Something bordering on a smile passed across the officer's gaunt features. He swung open the rifle's lever, found the chamber empty, frowned, replaced
it. “I was told you'd gone into the mountains after an escaped prisoner. Where is he?”
“You don't want to stand out here in this blizzard while I tell you that one,” I assured him.
“We heard some shooting a while ago. You can start with that.”
“I had a run-in with Two Sisters about a half-mile back.”
“Alone? How many guns can you fire at one time, Deputy?”
I sighed. “I'm tired of arguing, Captain. Bear Anderson's back there, and he needs medical help.”
He glared at me. “I think you'd better start explaining.”
I took a deep breath and told him what I could, including the fate of the bounty hunters his commanding officer had hired. He listened in silence.
“Mount up, Sergeant,” he said when I had finished.
The sergeant had been standing behind me. Now he stepped into leather, oilskin rustling, and accepted the revolvers and rifles from his superior.
“I'm going along,” I said.
“That's what you think. Sergeant!”
“Yes, sir.” The sergeant saluted. He spoke with a Georgia drawl; I found myself wondering what rank he had held in the Confederate Army, and if we might have met somewhere before, across a smoke-enshrouded battlefield. He was too old not to have served.
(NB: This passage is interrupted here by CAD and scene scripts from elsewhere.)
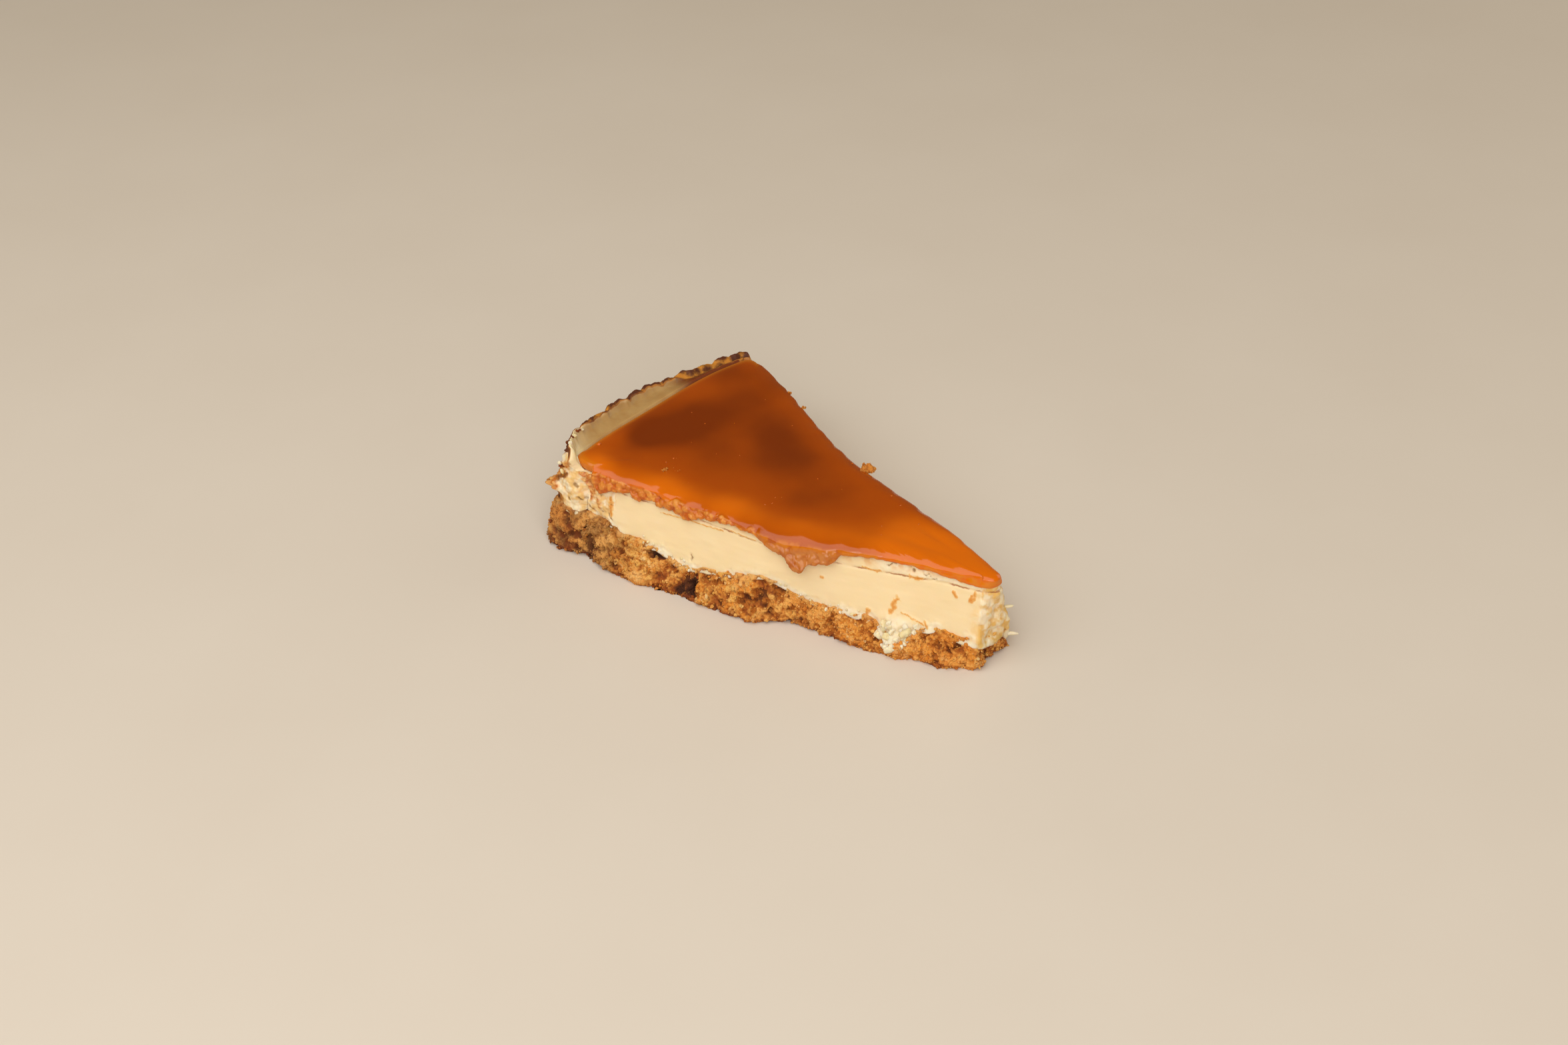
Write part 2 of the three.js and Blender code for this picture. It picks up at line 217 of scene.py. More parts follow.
floor_turn = ((-1, -1), (1, -1), (1, 1), (-1, 1))
floor_corners = [(x * FLOOR_REACH, y * FLOOR_REACH, 0) for x, y in floor_turn]
floor_mesh = bpy.data.meshes.new("floor")
floor_mesh.from_pydata(floor_corners, [], [(0, 1, 2, 3)])
floor = bpy.data.objects.new("floor", floor_mesh)
bpy.context.scene.collection.objects.link(floor)
floor_finish = Finish("pale_floor", Roughness=0.55)
floor_finish.wear(Base_Color=floor_finish.mixed(floor_finish.cloud(60, 3), "DDD2C4", "E2D8CB"))
floor_mesh.materials.append(floor_finish.material)


# Crumb base
# Crushed biscuit bound with butter, pressed into the tin and baked. The knife breaks it, so the cut
# is clumps of crumb with dark gaps between them, tucked under where it met the tin.
MM = 0.001
TIP = np.array((-0.75, -65.5))
CAKE_RADIUS = 130
NEAR_ANGLE = math.radians(17.2)
FAR_ANGLE = math.radians(18.4)
MIDDLE = np.array((0.5, 93))
MIDDLE_REACH = 29
NOSE_START = SimpleNamespace(near=4, far=2)
NOSE_CORNER = (-0.4, -0.4)
FILLING_TOP_AT_TIP = 23.2
FILLING_TOP_SLOPE = 0.01
STRAIGHT_LEAN_SHARE = 0.77
CRUMB_COLUMNS = {"near": 520, "near_corner": 56, "rim": 224, "far_corner": 30, "far": 380, "nose": 50}
CRUMB_ROWS = 46
CRUMB_TOP_AT_TIP = 7.8
CRUMB_TOP = 10.2
CRUMB_RISE_AT_RIM = 3
RIM_LEAN = 1.5
CLUMP_SIZE = 4.6
CRUMB_SIZE = 1.9
FINE_CRUMB_SIZE = 0.95
DEEPEST_CREVICE = -1.8
LOST_CRUMB_DEPTH = 1.3
CRUMB_SWELL = 0.5
FOOT_TUCK = -1.2
PRESSED_RIM_SHARE = 0.35
CHEESE_HANG = SimpleNamespace(far=2.6, near=1.3)

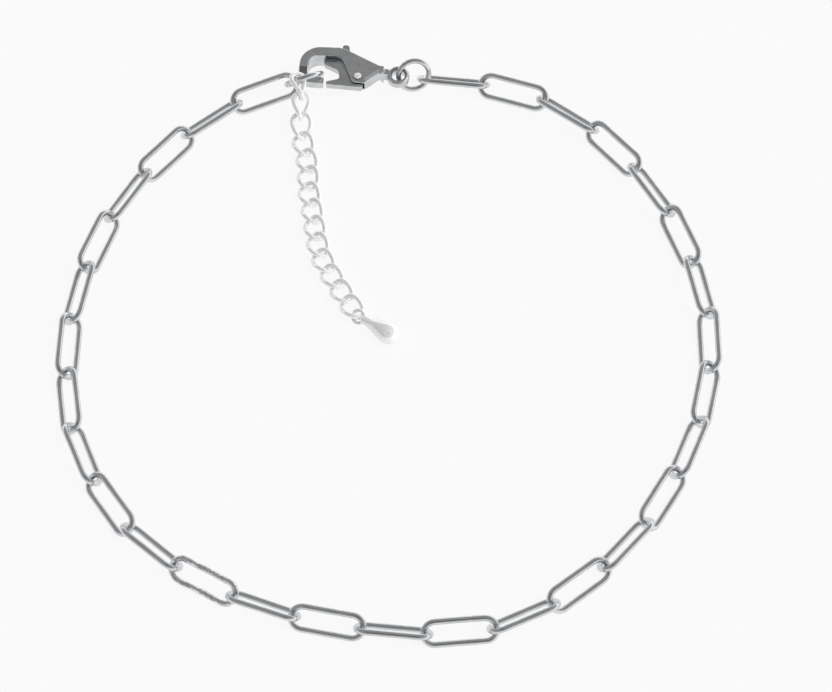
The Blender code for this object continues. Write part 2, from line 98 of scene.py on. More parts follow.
# The sizes from here on are in millimetres. The clasp has a frame of its own: the centre of its eye is
# the origin, and its hook lies towards -X
CLASP_TURN = math.radians(-6.283)
PLAY = 0.1
CLASP_REACH = 10.9
CLASP_FAR = 2.6
CLASP_NEAR = 2.1
CLASP_LOW = 0.85
CLASP_HIGH = 2.95
CLASP_MIDDLE = (CLASP_LOW + CLASP_HIGH) / 2
CREST_REACH = 2.1
CREST_ROUND = 2.4
BACK_FALL = 0.3
HOOK_BAND = 0.95
HOOK_NEAR_BAND = 0.85
HOOK_CROWN = 1.3
HOOK_FAR_ROUND = 2.3
HOOK_NEAR_ROUND = 1.3
HOOK_TIP_X = -8.04
HOOK_TIP_HALF = 0.5
TIP_ROUND = 0.15
TAPER_RUN = 0.8
BOWL_NEAR = HOOK_NEAR_BAND - CLASP_NEAR
BOWL_FAR = CLASP_FAR - HOOK_CROWN
BOWL_NEAR_ROUND = 0.45
BOWL_FAR_ROUND = 1.2
BOWL_MOUTH_RISE = 0.1
BOWL_MOUTH_ROUND = 0.8
CHEEK_BESIDE_PIVOT = 0.55
CHEEK_BEHIND_PIVOT = 0.85
CHEEK_NEAR = 0.6
CHEEK_ROUND = 0.4
SHOULDER_X = -1.6
SHOULDER_RUN = 0.5
NECK_FAR = 0.6
NECK_NEAR = -0.2
NECK_ROUND = 0.1
NECK_TRIM = 0.03
NECK_START = -2.4
NECK_END = -1.075

# The clasp's eye; its rim and its hole are bevelled by so much along the face and down the edge
EYE_RADIUS = 1.25
EYE_HOLE_RADIUS = 0.7
EYE_HALF = 0.6
EYE_RIM_BEVEL = (0.23, 0.3)
EYE_HOLE_BEVEL = (0.2, 0.25)

# The lever, measured from the rivet that it turns on
PIVOT = Vector((-4.35, -1.05, 0))
LEVER_HALF = 0.4
LEVER_HUB = 1.0
HUB_BEHIND = 0.62
HUB_ROUND = 0.3
GATE_REACH = 3.4
GATE_TIP_WIDTH = 0.38
GATE_ROUND = 0.12
THROAT_REACH = 1.95
THROAT_NEAR = 0.1
THROAT_FAR = 1.0
THROAT_SLANT = 0.35
THROAT_ROUND = 0.4
ARM_REACH = 3.9
ARM_NEAR = 1.7
ARM_FAR = 2.75
ARM_BACK = 3.3
ARM_ROUND = 0.2
NUB_REACH = 0.83
NUB_WIDTH = 0.7
NUB_OFFSET = 2.15
NUB_FLARE = 0.2
NUB_ROUND = 0.25
# How far behind the rivet's axis the slot for the lever ends
WEB_GAP = 0.8

# The rivet, its ends peened into low domes
RIVET_RADIUS = 0.32
RIVET_HEAD_RADIUS = 0.4
RIVET_DOME = 0.1
DOME_STEPS = 8

# The cheeks' bevelled near edges: the cutter's slope runs on past both faces, and past the edge's ends
BEVEL_SIZE = 0.42
BEVEL_PAST = 0.1
BEVEL_CLEAR = 0.6
BEVEL_RUN_ON = 0.25

# Cutters of the clasp run on past all its metal
CUT_REACH = 4
TAPER_MIDDLE_X = -9.5
TAPER_HALF_LENGTH = 2

# The drop: its eye's centre and its turns; the bulb's outline is shares of its length and of its radius
DROP_EYE = Vector((-3.166, 2.25, 0.779))
DROP_HEADING = math.radians(-37)
DROP_ROLL = math.radians(-48)
DROP_RADIUS = 1.15
DROP_START = 0.55
DROP_LENGTH = 4.5
DROP_PROFILE = (
    (0, 0.42),
    (0.2, 0.5),
    (0.4, 0.74),
    (0.58, 0.93),
    (0.72, 1),
    (0.84, 0.92),
    (0.93, 0.7),
    (0.985, 0.36),
    (1, 0),
)
PROFILE_STEPS = 6
DROP_EYE_RADIUS = 0.85
DROP_EYE_HOLE_RADIUS = 0.5
DROP_EYE_HALF = 0.22
DROP_EYE_BEVEL = 0.05

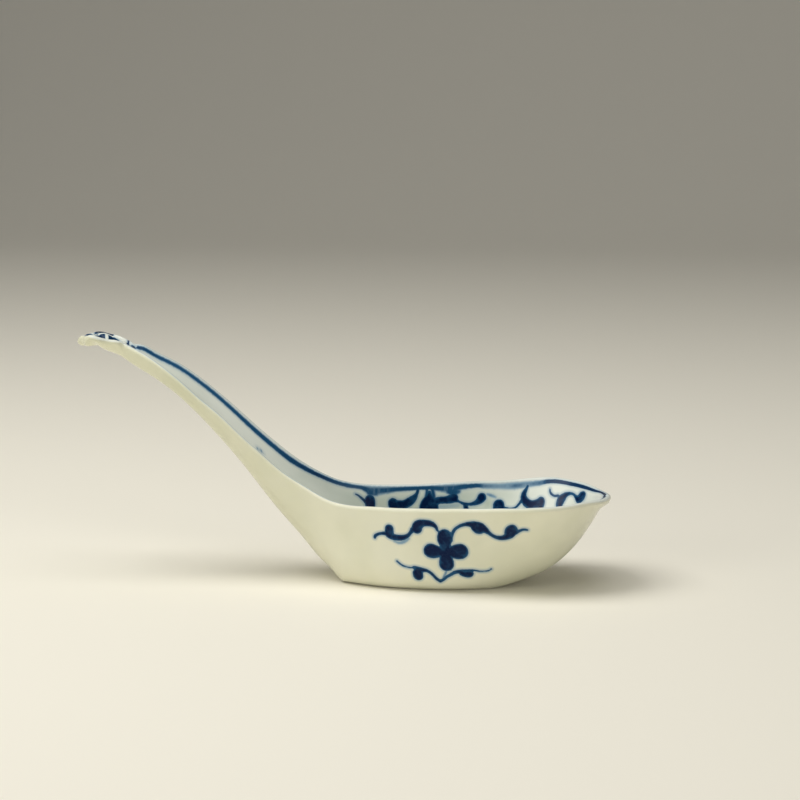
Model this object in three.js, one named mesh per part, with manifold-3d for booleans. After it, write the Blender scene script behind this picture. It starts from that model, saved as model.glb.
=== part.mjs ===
// Pierced spoon in glazed porcelain: a pear-shaped bowl with a flat foot and drain holes,
// a trough-shaped handle that sweeps up from the heel, and a moulded flower on the handle's end.
// Millimetres, +Z up. The origin is the middle of the foot's flat face, and +X points to the lip.
import * as THREE from "three";
import { mergeVertices } from "three/addons/utils/BufferGeometryUtils.js";
import Module from "manifold-3d";

const wasm = await Module();
wasm.setup();

// The wall along the middle underneath, which thins towards the lip, and the rounding
// under its sides
const wall = 2.1;
const lipWall = 1.5;
const cornerRound = 5;

// The bowl
const lipReach = 48.3;
const bowlWidth = 45;
const bowlDepth = 22.6;
const tipHeight = 21.3;
const footHalfLength = 18.7;

// The neck, where the handle leaves the bowl
const neckReach = 25;
const neckWidth = 26.6;
const neckEdgeHeight = 22.8;
const neckUnderHeight = 4.8;

// The handle
const handleRun = 59;
const handleEndWidth = 8;
const handleEdgeHeight = 59.6;
const handleEndThick = 1.7;
const channelLand = 1.1;
const channelRamp = 6;

// The drain holes in the foot: an inner ring and an outer oval round a solid middle
const holeBore = 2.8;
const innerHoles = 6;
const innerRingRadius = 4.9;
const outerHoles = 12;
const outerRingLength = 24.8;
const outerRingWidth = 16.8;

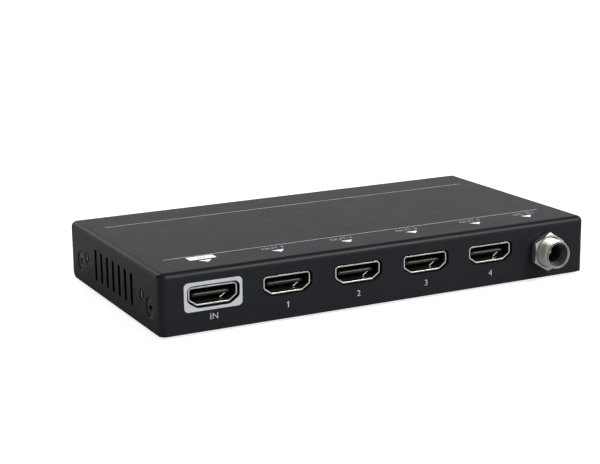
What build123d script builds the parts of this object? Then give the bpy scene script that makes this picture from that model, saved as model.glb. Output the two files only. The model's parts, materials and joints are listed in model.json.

“Detail two men to stay here and keep an eye on Mr. Murdock. Orders are to shoot if he tries anything.” He gathered up his reins and reached back to flick open the flap securing his side arm in its holster. It was an Army Colt; what else was there, here in Colt country?
“I'm going along for your protection,” I explained. “If you go in there half-cocked, you're going to lose most of your men.”
He smiled twistedly. “Against one man, Deputy? One
wounded
man?”
I said, “The Flatheads number over five hundred, and they haven't been able to take him in fifteen years. And wounded or not, he just killed two men, one of them with his bare hands. If he sees me with you—armed—he might go with you peacefully.”
“You're not sure?”
“He tried to kill me a little while ago.”
“You don't inspire confidence, Deputy.”
“That's your job, Captain. I'm just a public servant.”
“Very well. Sergeant!” He nodded at the non-com, who handed me my weapons. I accepted them and returned each to its proper holder.
“But, remember,” added the officer, “my orders stand to shoot to kill in the event you cross us.”
“I expected no less from the U. S. Army,” I replied, and mounted the mare.
Heading back toward the river, I asked Captain Trainer what he was doing out there.
“We were on our way back from our first patrol when he heard the shots,” he said.
“Isn't that neglecting your responsibilities as sheriff?” I asked.
“Not at all. There's no reason I can't fulfill my duties to the U.S. government as well as to the voters.”
“Funny, I thought they were one and the same.”
“Column of twos, Sergeant,” he said, ignoring my comment.
We came upon him just as he was preparing to straddle the dun. Little Tree's body was nowhere to be seen; a mound of snow, marked at one end by a pine bough standing upright, explained his delay in leaving. He saw us approaching, but made no move toward the Spencer in his saddle scabbard. He mounted carefully and sat watching us.
“You said he was wounded,” snapped Trainer, drawing his Colt. He signaled halt.
“I said wounded. Not dead.”
“Look at the size of him.” This from the sergeant. “I wish I'd brought my buffalo gun.”
“Just keep him covered.” Trainer raised his voice. “Bear Anderson! This is the U. S. Army! Throw down your weapons and surrender!”